--- START Data lines ---

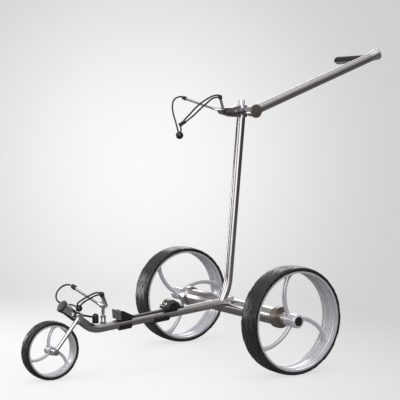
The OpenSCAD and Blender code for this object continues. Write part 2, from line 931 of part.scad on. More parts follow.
module handle_tube() {
    color(steel) from_axle() difference() {
        union() {
            on_handle(0) cylinder(h = tube_end, r = handle_r);
            along_x(barrel_end + gap, [pivot_y, pivot_z])
                cylinder(h = disc_x - disc_t - barrel_end - gap, r = eye_r);
        }
        on_handle(eye_r + 4) cylinder(h = handle_len, r = handle_in);
        along_x(0, [pivot_y, pivot_z]) cylinder(h = 100, r = bolt_r);
        along_x(disc_x - disc_t, [pivot_y, pivot_z]) cylinder(h = disc_t + 20, r = disc_r + gap);
        on_handle(0) translate([-200, -50, -50]) cube([200 - handle_x + barrel_end + gap, 100, 70]);
    }
}

module pivot_disc() {
    color(bronze) from_axle() along_x(disc_x - disc_t, [pivot_y, pivot_z]) union() {
        cylinder(h = disc_t - 1, r = disc_r);
        translate([0, 0, disc_t - 1 - eps]) rotate_extrude()
            polygon([[0, 0], [disc_r, 0], [disc_r - 1, 1], [0, 1]]);
    }
}

// The grip bar's outside, from the handle tube's axis towards -X
module grip_run(r) {
    on_handle(grip_at) rotate([0, -90, 0]) domed(r, grip_len - grip_d / 2 + r);
}

module grip_bar() {
    color(steel) from_axle() difference() {
        grip_run(grip_d / 2);
        grip_run(grip_d / 2 - tube_wall);
        on_handle(0) cylinder(h = handle_len, r = handle_r);
    }
}

// The pad covers the upper half of the bar
module grip_pad() {
    color(black) from_axle() difference() {
        grip_run(grip_d / 2 + pad_t);
        grip_run(grip_d / 2);
        on_handle(0) cylinder(h = handle_len, r = handle_r + 1);
        translate([0, pivot_y, pivot_z]) rotate([handle_rise, 0, 0])
            translate([-300, 0, -200]) cube([600, 600, 200]);
    }
}

module dial_sensor() {
    color("gray") from_axle() difference() {
        on_handle(tube_end - 20) cylinder(h = 20, r = handle_in);
        on_handle(tube_end - 18) cylinder(h = 30, r = 3);
    }
}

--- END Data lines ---

▸ Aim of the exercise: Reproduce the listing in full. Keep it exactly as written.

▸ The reply:
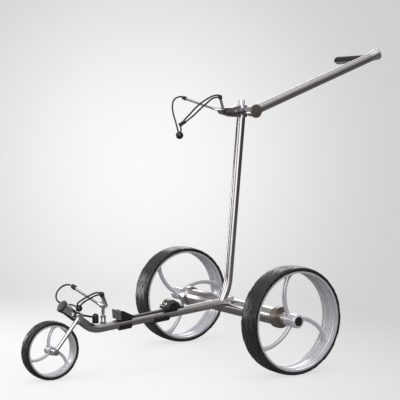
The OpenSCAD and Blender code for this object continues. Write part 2, from line 931 of part.scad on. More parts follow.
module handle_tube() {
    color(steel) from_axle() difference() {
        union() {
            on_handle(0) cylinder(h = tube_end, r = handle_r);
            along_x(barrel_end + gap, [pivot_y, pivot_z])
                cylinder(h = disc_x - disc_t - barrel_end - gap, r = eye_r);
        }
        on_handle(eye_r + 4) cylinder(h = handle_len, r = handle_in);
        along_x(0, [pivot_y, pivot_z]) cylinder(h = 100, r = bolt_r);
        along_x(disc_x - disc_t, [pivot_y, pivot_z]) cylinder(h = disc_t + 20, r = disc_r + gap);
        on_handle(0) translate([-200, -50, -50]) cube([200 - handle_x + barrel_end + gap, 100, 70]);
    }
}

module pivot_disc() {
    color(bronze) from_axle() along_x(disc_x - disc_t, [pivot_y, pivot_z]) union() {
        cylinder(h = disc_t - 1, r = disc_r);
        translate([0, 0, disc_t - 1 - eps]) rotate_extrude()
            polygon([[0, 0], [disc_r, 0], [disc_r - 1, 1], [0, 1]]);
    }
}

// The grip bar's outside, from the handle tube's axis towards -X
module grip_run(r) {
    on_handle(grip_at) rotate([0, -90, 0]) domed(r, grip_len - grip_d / 2 + r);
}

module grip_bar() {
    color(steel) from_axle() difference() {
        grip_run(grip_d / 2);
        grip_run(grip_d / 2 - tube_wall);
        on_handle(0) cylinder(h = handle_len, r = handle_r);
    }
}

// The pad covers the upper half of the bar
module grip_pad() {
    color(black) from_axle() difference() {
        grip_run(grip_d / 2 + pad_t);
        grip_run(grip_d / 2);
        on_handle(0) cylinder(h = handle_len, r = handle_r + 1);
        translate([0, pivot_y, pivot_z]) rotate([handle_rise, 0, 0])
            translate([-300, 0, -200]) cube([600, 600, 200]);
    }
}

module dial_sensor() {
    color("gray") from_axle() difference() {
        on_handle(tube_end - 20) cylinder(h = 20, r = handle_in);
        on_handle(tube_end - 18) cylinder(h = 30, r = 3);
    }
}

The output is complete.